Work to be completed:
The data below needs to be returned exactly, line for line.

A block of data
——

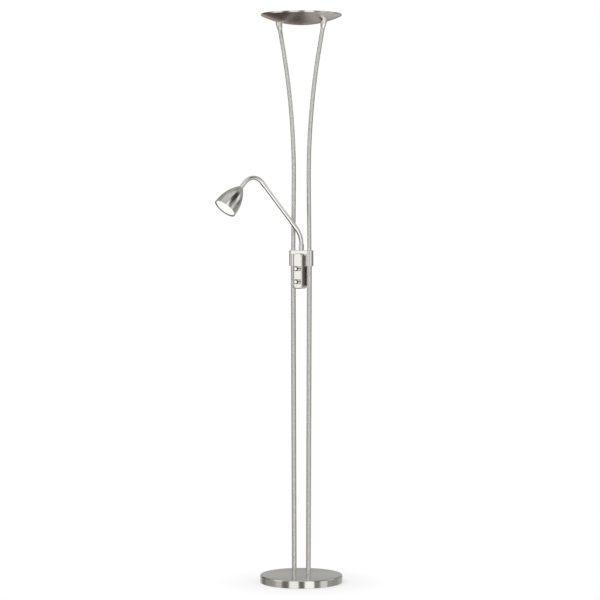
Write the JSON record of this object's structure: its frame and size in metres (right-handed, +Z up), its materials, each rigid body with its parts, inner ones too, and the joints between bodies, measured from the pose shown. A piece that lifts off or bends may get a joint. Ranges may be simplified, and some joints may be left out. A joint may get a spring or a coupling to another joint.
{
  "type": "torchiere floor lamp with reading light",
  "caption": "Floor lamp with a round foot, two bowed poles, an uplighter bowl, a bracket with a dimmer housing and a reading head on a bending arm.",
  "frame": {"origin": "centre of the foot on the floor", "axes": "+Z up, the two poles at +X and -X, the knobs at the front, -Y"},
  "size_m": [0.2656, 0.4269, 1.8],
  "materials": {
    "brushed_nickel": "satin brushed nickel plate",
    "satin_casting": "satin nickel plate on a casting",
    "satin_housing": "satin nickel plate on pressed sheet",
    "polished_chrome": "polished chrome plate",
    "zinc_steel": "bright zinc plate",
    "sprung_steel": "spring strip",
    "dark_ring": "black",
    "cast_weight": "as cast",
    "plated_sheet": "zinc plated sheet",
    "felt": "pressed felt",
    "black_rubber": "matte",
    "black_plastic": "fine grain",
    "white_plastic": "plain",
    "lead_sheath": "smooth",
    "white_enamel": "white enamel",
    "reflector_aluminium": "bright",
    "white_ceramic": "unglazed",
    "lamp_glass": "clear",
    "shield_glass": "clear",
    "opal_glass": "opal",
    "frosted_lens": "frosted"
  },
  "bodies": {
    "stand": {"foot_cover": "brushed_nickel", "foot_weight": "cast_weight", "bottom_plate": "plated_sheet", "plate_screws": "zinc_steel", "foot_pad": "felt", "foot_washers": "zinc_steel", "foot_studs": "zinc_steel", "pole_nuts": "zinc_steel", "cord_gland": "black_rubber", "terminal_block": "white_plastic", "pole_leads": "lead_sheath", "pole_ferrules": "polished_chrome", "bowl_studs": "zinc_steel", "bowl_shell": "brushed_nickel", "bowl_plate": "white_enamel", "reflector_trough": "reflector_aluminium", "lamp_holders": "white_ceramic", "tube_lamp": "lamp_glass", "tube_lamp_ends": "white_ceramic", "glass_shield": "shield_glass", "shield_clips": "sprung_steel", "clip_screws": "zinc_steel", "bracket_body": "satin_casting", "bracket_cap": "satin_casting", "clamp_screws": "zinc_steel", "grub_screws": "zinc_steel", "fascia": "satin_housing", "dimmer_box": "satin_housing", "dimmer_carrier": "black_plastic", "dimmers": "black_plastic", "panel_nuts": "zinc_steel", "lower_tube_left": "brushed_nickel", "upper_tube_left": "brushed_nickel", "lower_tube_right": "brushed_nickel", "upper_tube_right": "brushed_nickel"},
    "arm_base": {"arm_collar": "polished_chrome", "collar_nut": "zinc_steel"},
    "lower_link_1": {"lower_sleeve_1": "polished_chrome"},
    "lower_link_2": {"lower_sleeve_2": "polished_chrome"},
    "lower_link_3": {"lower_sleeve_3": "polished_chrome"},
    "arm_rod": {"arm_ferrule": "polished_chrome", "arm_tube": "polished_chrome", "end_ferrule": "polished_chrome"},
    "upper_link_1": {"upper_sleeve_1": "polished_chrome"},
    "upper_link_2": {"upper_sleeve_2": "polished_chrome"},
    "upper_link_3": {"upper_sleeve_3": "polished_chrome"},
    "upper_link_4": {"upper_sleeve_4": "polished_chrome"},
    "upper_link_5": {"upper_sleeve_5": "polished_chrome"},
    "head": {"head_neck": "polished_chrome", "shade": "brushed_nickel", "head_nut": "zinc_steel", "lamp_socket": "white_ceramic", "capsule_lamp": "opal_glass", "head_reflector": "white_enamel", "lens": "frosted_lens", "rim_ring": "dark_ring"},
    "upper_control": {"upper_knob": "polished_chrome", "upper_spindle": "zinc_steel"},
    "lower_control": {"lower_knob": "polished_chrome", "lower_spindle": "zinc_steel"}
  },
  "joints": [
    {"name": "arm_swivel", "type": "hinge", "parent": "stand", "child": "arm_base", "pos_m": [0, 0, 1.0515], "axis": [0, 0, 1], "range_deg": [-37, 78]},
    {"name": "lower_flex_1", "type": "hinge", "parent": "arm_base", "child": "lower_link_1", "pos_m": [0, 0, 1.07783], "axis": [0.9367, -0.3502, 0], "range_deg": [-6, 9]},
    {"name": "lower_flex_2", "type": "hinge", "parent": "lower_link_1", "child": "lower_link_2", "pos_m": [-0.00086, -0.00231, 1.09125], "axis": [0.9367, -0.3502, 0], "range_deg": [-6, 9]},
    {"name": "lower_flex_3", "type": "hinge", "parent": "lower_link_2", "child": "lower_link_3", "pos_m": [-0.00256, -0.00685, 1.10401], "axis": [0.9367, -0.3502, 0], "range_deg": [-6, 9]},
    {"name": "lower_flex_4", "type": "hinge", "parent": "lower_link_3", "child": "arm_rod", "pos_m": [-0.00504, -0.01347, 1.11569], "axis": [0.9367, -0.3502, 0], "range_deg": [-6, 9]},
    {"name": "upper_flex_1", "type": "hinge", "parent": "arm_rod", "child": "upper_link_1", "pos_m": [-0.05285, -0.14136, 1.26948], "axis": [0.9367, -0.3502, 0], "range_deg": [-14, 4]},
    {"name": "upper_flex_2", "type": "hinge", "parent": "upper_link_1", "child": "upper_link_2", "pos_m": [-0.05636, -0.15075, 1.27582], "axis": [0.9367, -0.3502, 0], "range_deg": [-14, 4]},
    {"name": "upper_flex_3", "type": "hinge", "parent": "upper_link_2", "child": "upper_link_3", "pos_m": [-0.06035, -0.16141, 1.27914], "axis": [0.9367, -0.3502, 0], "range_deg": [-14, 4]},
    {"name": "upper_flex_4", "type": "hinge", "parent": "upper_link_3", "child": "upper_link_4", "pos_m": [-0.0645, -0.17251, 1.27918], "axis": [0.9367, -0.3502, 0], "range_deg": [-14, 4]},
    {"name": "upper_flex_5", "type": "hinge", "parent": "upper_link_4", "child": "upper_link_5", "pos_m": [-0.06849, -0.18319, 1.27594], "axis": [0.9367, -0.3502, 0], "range_deg": [-14, 4]},
    {"name": "upper_flex_6", "type": "hinge", "parent": "upper_link_5", "child": "head", "pos_m": [-0.07202, -0.19262, 1.26967], "axis": [0.9367, -0.3502, 0], "range_deg": [-14, 4]},
    {"name": "upper_knob_turn", "type": "hinge", "parent": "stand", "child": "upper_control", "pos_m": [0, -0.02, 0.9938], "axis": [0, 1, 0], "range_deg": [0, 280]},
    {"name": "lower_knob_turn", "type": "hinge", "parent": "stand", "child": "lower_control", "pos_m": [0, -0.02, 0.9526], "axis": [0, 1, 0], "range_deg": [0, 280]}
  ],
  "couplings": [
    {"joint": "lower_flex_2", "follows": "lower_flex_1", "ratio": 1},
    {"joint": "lower_flex_3", "follows": "lower_flex_1", "ratio": 1},
    {"joint": "lower_flex_4", "follows": "lower_flex_1", "ratio": 1},
    {"joint": "upper_flex_2", "follows": "upper_flex_1", "ratio": 1},
    {"joint": "upper_flex_3", "follows": "upper_flex_1", "ratio": 1},
    {"joint": "upper_flex_4", "follows": "upper_flex_1", "ratio": 1},
    {"joint": "upper_flex_5", "follows": "upper_flex_1", "ratio": 1},
    {"joint": "upper_flex_6", "follows": "upper_flex_1", "ratio": 1}
  ]
}
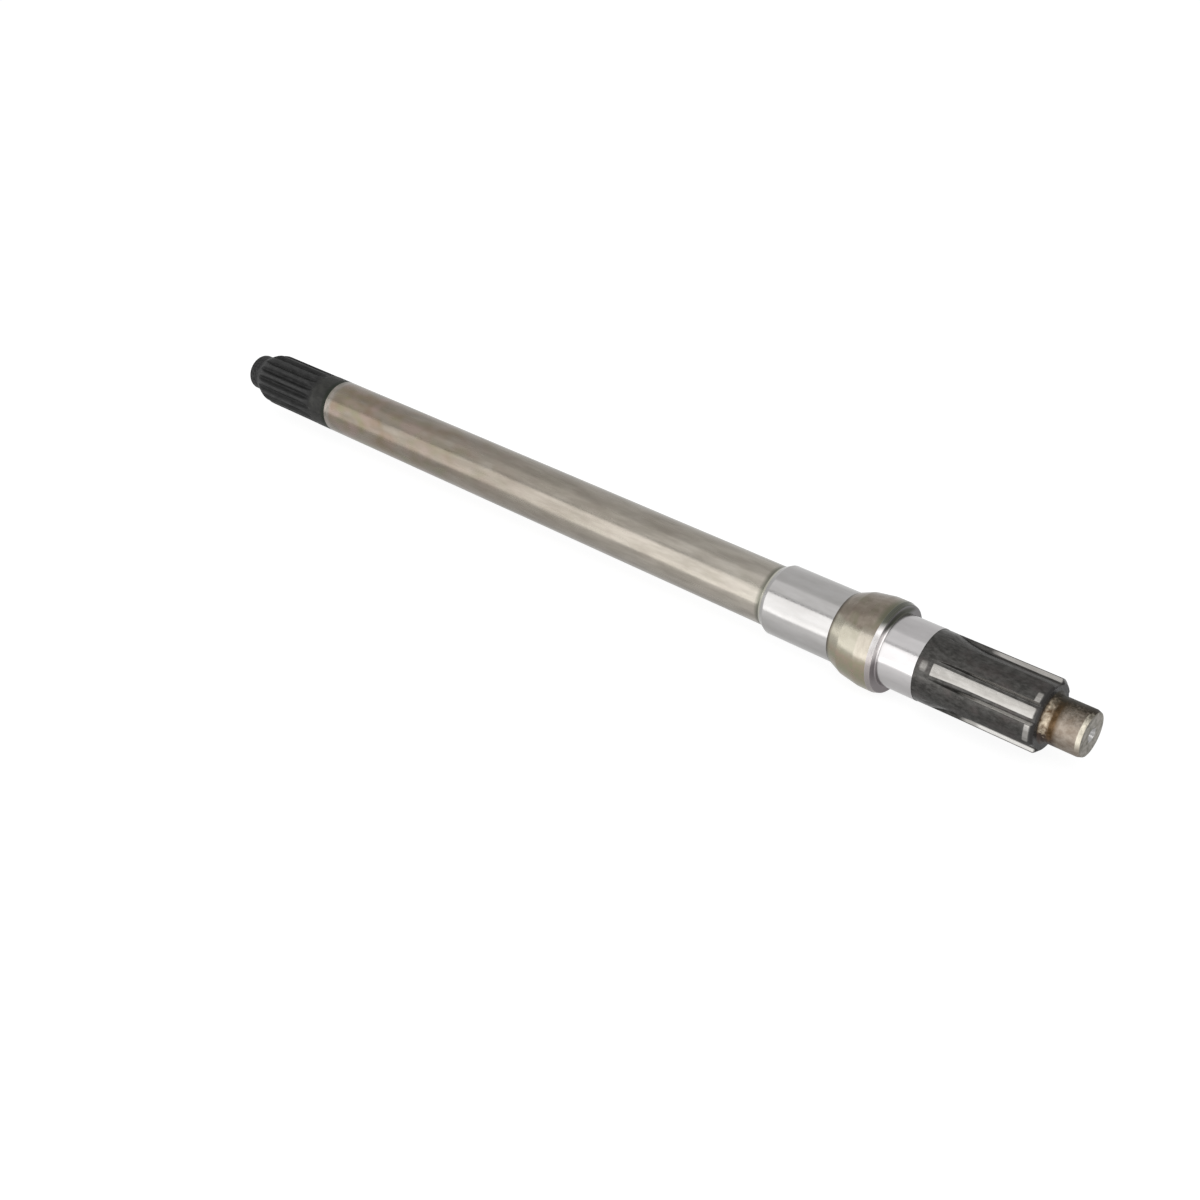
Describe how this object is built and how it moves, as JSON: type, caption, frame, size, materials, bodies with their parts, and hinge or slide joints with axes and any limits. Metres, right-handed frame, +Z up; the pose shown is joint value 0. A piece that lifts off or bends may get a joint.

——

Response for this exercise:
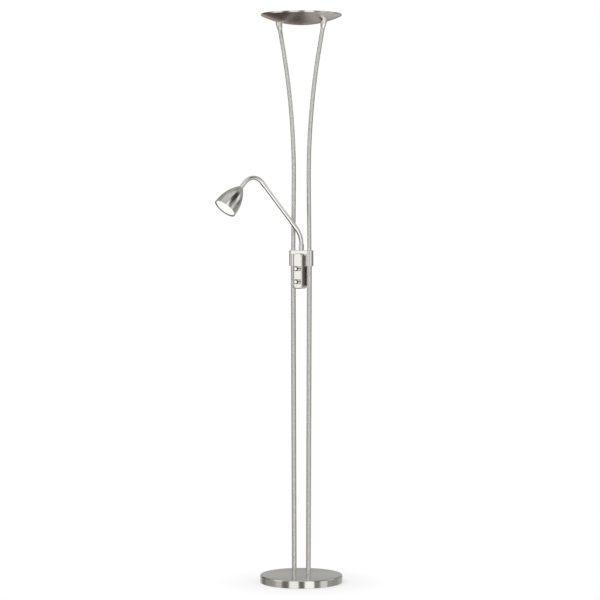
Write the JSON record of this object's structure: its frame and size in metres (right-handed, +Z up), its materials, each rigid body with its parts, inner ones too, and the joints between bodies, measured from the pose shown. A piece that lifts off or bends may get a joint. Ranges may be simplified, and some joints may be left out. A joint may get a spring or a coupling to another joint.
{
  "type": "torchiere floor lamp with reading light",
  "caption": "Floor lamp with a round foot, two bowed poles, an uplighter bowl, a bracket with a dimmer housing and a reading head on a bending arm.",
  "frame": {"origin": "centre of the foot on the floor", "axes": "+Z up, the two poles at +X and -X, the knobs at the front, -Y"},
  "size_m": [0.2656, 0.4269, 1.8],
  "materials": {
    "brushed_nickel": "satin brushed nickel plate",
    "satin_casting": "satin nickel plate on a casting",
    "satin_housing": "satin nickel plate on pressed sheet",
    "polished_chrome": "polished chrome plate",
    "zinc_steel": "bright zinc plate",
    "sprung_steel": "spring strip",
    "dark_ring": "black",
    "cast_weight": "as cast",
    "plated_sheet": "zinc plated sheet",
    "felt": "pressed felt",
    "black_rubber": "matte",
    "black_plastic": "fine grain",
    "white_plastic": "plain",
    "lead_sheath": "smooth",
    "white_enamel": "white enamel",
    "reflector_aluminium": "bright",
    "white_ceramic": "unglazed",
    "lamp_glass": "clear",
    "shield_glass": "clear",
    "opal_glass": "opal",
    "frosted_lens": "frosted"
  },
  "bodies": {
    "stand": {"foot_cover": "brushed_nickel", "foot_weight": "cast_weight", "bottom_plate": "plated_sheet", "plate_screws": "zinc_steel", "foot_pad": "felt", "foot_washers": "zinc_steel", "foot_studs": "zinc_steel", "pole_nuts": "zinc_steel", "cord_gland": "black_rubber", "terminal_block": "white_plastic", "pole_leads": "lead_sheath", "pole_ferrules": "polished_chrome", "bowl_studs": "zinc_steel", "bowl_shell": "brushed_nickel", "bowl_plate": "white_enamel", "reflector_trough": "reflector_aluminium", "lamp_holders": "white_ceramic", "tube_lamp": "lamp_glass", "tube_lamp_ends": "white_ceramic", "glass_shield": "shield_glass", "shield_clips": "sprung_steel", "clip_screws": "zinc_steel", "bracket_body": "satin_casting", "bracket_cap": "satin_casting", "clamp_screws": "zinc_steel", "grub_screws": "zinc_steel", "fascia": "satin_housing", "dimmer_box": "satin_housing", "dimmer_carrier": "black_plastic", "dimmers": "black_plastic", "panel_nuts": "zinc_steel", "lower_tube_left": "brushed_nickel", "upper_tube_left": "brushed_nickel", "lower_tube_right": "brushed_nickel", "upper_tube_right": "brushed_nickel"},
    "arm_base": {"arm_collar": "polished_chrome", "collar_nut": "zinc_steel"},
    "lower_link_1": {"lower_sleeve_1": "polished_chrome"},
    "lower_link_2": {"lower_sleeve_2": "polished_chrome"},
    "lower_link_3": {"lower_sleeve_3": "polished_chrome"},
    "arm_rod": {"arm_ferrule": "polished_chrome", "arm_tube": "polished_chrome", "end_ferrule": "polished_chrome"},
    "upper_link_1": {"upper_sleeve_1": "polished_chrome"},
    "upper_link_2": {"upper_sleeve_2": "polished_chrome"},
    "upper_link_3": {"upper_sleeve_3": "polished_chrome"},
    "upper_link_4": {"upper_sleeve_4": "polished_chrome"},
    "upper_link_5": {"upper_sleeve_5": "polished_chrome"},
    "head": {"head_neck": "polished_chrome", "shade": "brushed_nickel", "head_nut": "zinc_steel", "lamp_socket": "white_ceramic", "capsule_lamp": "opal_glass", "head_reflector": "white_enamel", "lens": "frosted_lens", "rim_ring": "dark_ring"},
    "upper_control": {"upper_knob": "polished_chrome", "upper_spindle": "zinc_steel"},
    "lower_control": {"lower_knob": "polished_chrome", "lower_spindle": "zinc_steel"}
  },
  "joints": [
    {"name": "arm_swivel", "type": "hinge", "parent": "stand", "child": "arm_base", "pos_m": [0, 0, 1.0515], "axis": [0, 0, 1], "range_deg": [-37, 78]},
    {"name": "lower_flex_1", "type": "hinge", "parent": "arm_base", "child": "lower_link_1", "pos_m": [0, 0, 1.07783], "axis": [0.9367, -0.3502, 0], "range_deg": [-6, 9]},
    {"name": "lower_flex_2", "type": "hinge", "parent": "lower_link_1", "child": "lower_link_2", "pos_m": [-0.00086, -0.00231, 1.09125], "axis": [0.9367, -0.3502, 0], "range_deg": [-6, 9]},
    {"name": "lower_flex_3", "type": "hinge", "parent": "lower_link_2", "child": "lower_link_3", "pos_m": [-0.00256, -0.00685, 1.10401], "axis": [0.9367, -0.3502, 0], "range_deg": [-6, 9]},
    {"name": "lower_flex_4", "type": "hinge", "parent": "lower_link_3", "child": "arm_rod", "pos_m": [-0.00504, -0.01347, 1.11569], "axis": [0.9367, -0.3502, 0], "range_deg": [-6, 9]},
    {"name": "upper_flex_1", "type": "hinge", "parent": "arm_rod", "child": "upper_link_1", "pos_m": [-0.05285, -0.14136, 1.26948], "axis": [0.9367, -0.3502, 0], "range_deg": [-14, 4]},
    {"name": "upper_flex_2", "type": "hinge", "parent": "upper_link_1", "child": "upper_link_2", "pos_m": [-0.05636, -0.15075, 1.27582], "axis": [0.9367, -0.3502, 0], "range_deg": [-14, 4]},
    {"name": "upper_flex_3", "type": "hinge", "parent": "upper_link_2", "child": "upper_link_3", "pos_m": [-0.06035, -0.16141, 1.27914], "axis": [0.9367, -0.3502, 0], "range_deg": [-14, 4]},
    {"name": "upper_flex_4", "type": "hinge", "parent": "upper_link_3", "child": "upper_link_4", "pos_m": [-0.0645, -0.17251, 1.27918], "axis": [0.9367, -0.3502, 0], "range_deg": [-14, 4]},
    {"name": "upper_flex_5", "type": "hinge", "parent": "upper_link_4", "child": "upper_link_5", "pos_m": [-0.06849, -0.18319, 1.27594], "axis": [0.9367, -0.3502, 0], "range_deg": [-14, 4]},
    {"name": "upper_flex_6", "type": "hinge", "parent": "upper_link_5", "child": "head", "pos_m": [-0.07202, -0.19262, 1.26967], "axis": [0.9367, -0.3502, 0], "range_deg": [-14, 4]},
    {"name": "upper_knob_turn", "type": "hinge", "parent": "stand", "child": "upper_control", "pos_m": [0, -0.02, 0.9938], "axis": [0, 1, 0], "range_deg": [0, 280]},
    {"name": "lower_knob_turn", "type": "hinge", "parent": "stand", "child": "lower_control", "pos_m": [0, -0.02, 0.9526], "axis": [0, 1, 0], "range_deg": [0, 280]}
  ],
  "couplings": [
    {"joint": "lower_flex_2", "follows": "lower_flex_1", "ratio": 1},
    {"joint": "lower_flex_3", "follows": "lower_flex_1", "ratio": 1},
    {"joint": "lower_flex_4", "follows": "lower_flex_1", "ratio": 1},
    {"joint": "upper_flex_2", "follows": "upper_flex_1", "ratio": 1},
    {"joint": "upper_flex_3", "follows": "upper_flex_1", "ratio": 1},
    {"joint": "upper_flex_4", "follows": "upper_flex_1", "ratio": 1},
    {"joint": "upper_flex_5", "follows": "upper_flex_1", "ratio": 1},
    {"joint": "upper_flex_6", "follows": "upper_flex_1", "ratio": 1}
  ]
}
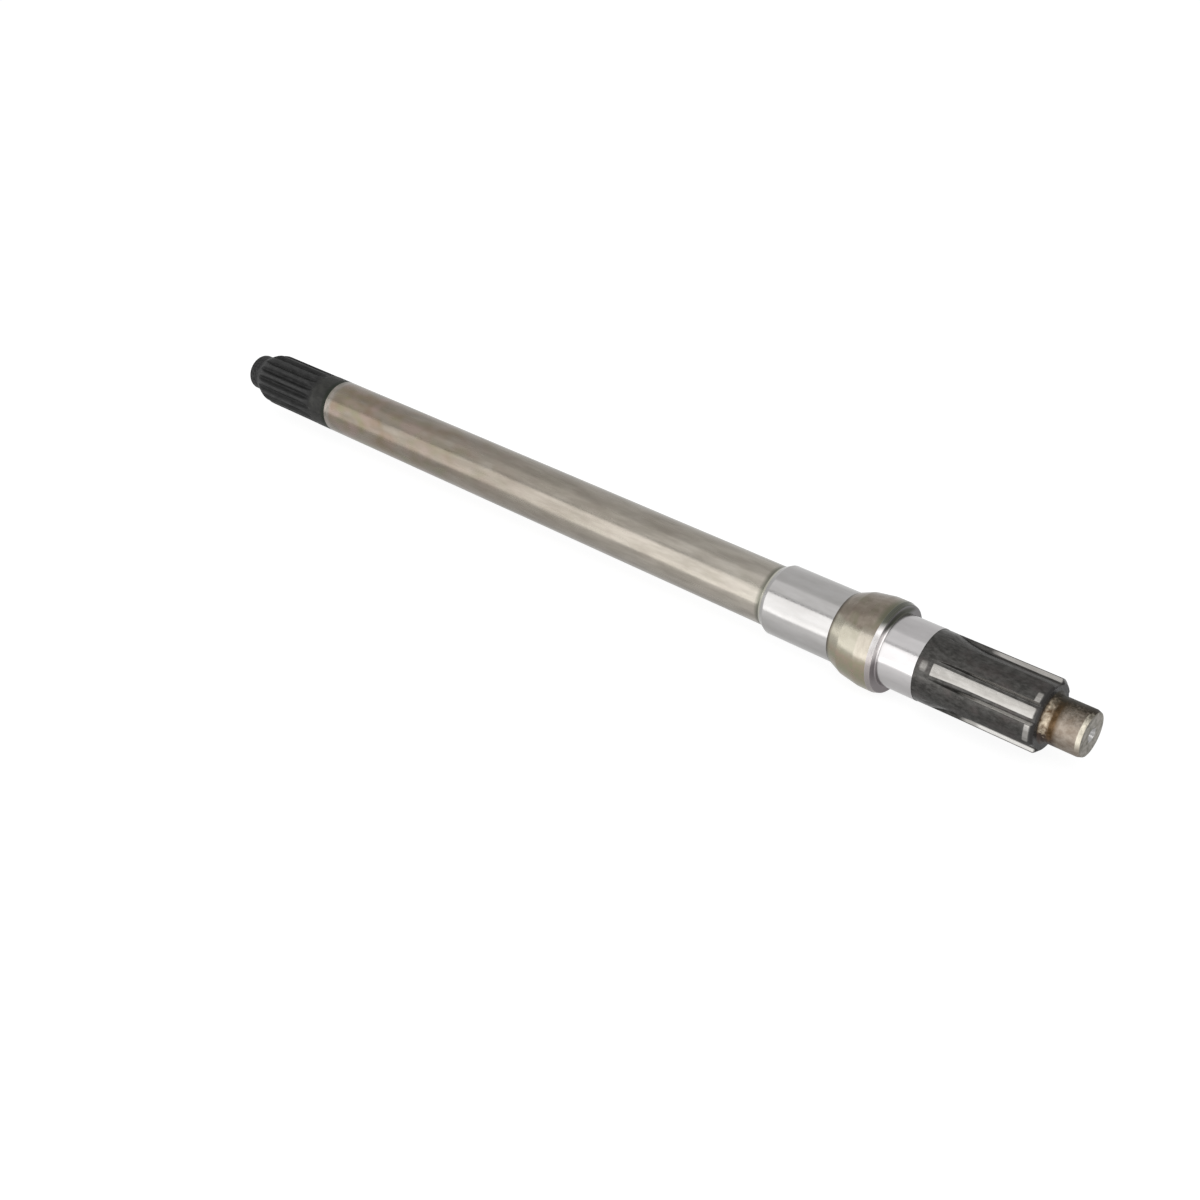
Describe how this object is built and how it moves, as JSON: type, caption, frame, size, materials, bodies with their parts, and hinge or slide joints with axes and any limits. Metres, right-handed frame, +Z up; the pose shown is joint value 0. A piece that lifts off or bends may get a joint.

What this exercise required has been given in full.